I try my best not to regard myself by any means as more than anything but a beginner. Writing about it is merely a means of self-encouragement. Do keep that in mind when going over what’s ahead.

I believe my practice is deeper now than when I began. I stick to a lean method of working on concentrating on the breath and then later the more quicker pulse. If a thought comes in the way, I gradually find my way back to tracking the pulse. Occasionally I’ll think I’m tracking my pulse, but I’m not. Other times I’ll recognize that I’m feeling sleepy, as I haven’t had sufficient sleep.

With respect to the benefits of meditation, it does have a very subtle effect on the degree of clarity I carry with me throughout the day.

I haven’t yet experienced any serious downsides. Just like any other habit that you do and discontinue, there are unnecessary feelings of guilt that’ll recur when you’re going through a lean patch.

To share what I learned, it’s hard to justify the practice of meditation with anything other than the thought that I believe that somewhere in the middle of the practice there’s a long-term question that’s being answered.
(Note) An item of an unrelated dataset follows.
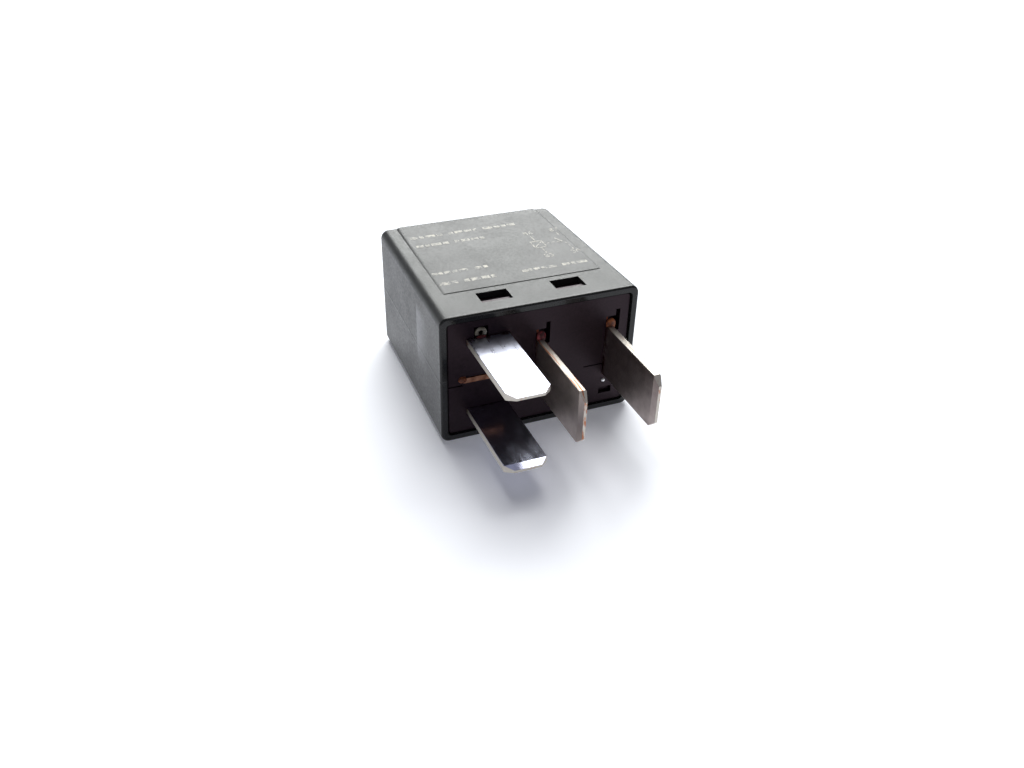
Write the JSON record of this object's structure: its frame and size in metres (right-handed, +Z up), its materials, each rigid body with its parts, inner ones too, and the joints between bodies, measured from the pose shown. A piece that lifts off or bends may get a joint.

Another observation is that every time your life takes a new turn, say there’s a new job, or a new house, new relationship – those are the least likely times when meditation as a practice will stick/continue to stick. New events tend to steal your enthusiasm for a regular and mundane practice such as meditation.

On the flip side, it’s a good practice to have when anxiety, stress, or fear are overwhelming. It’s in these times that near-term effects of meditation are the most needed and apparent. If you’ve been meditating regularly, keep this in mind and I think it’ll help you keep at it.

“You don’t learn the basics of navigation in the thick of a storm; you learn them in good weather on a calm sea. In the same way, it is best in the beginning to meditate in a quiet place where there is space for the mind to develop clarity and stability.” – Mathieu Ricard, ‘The Art of Meditation’.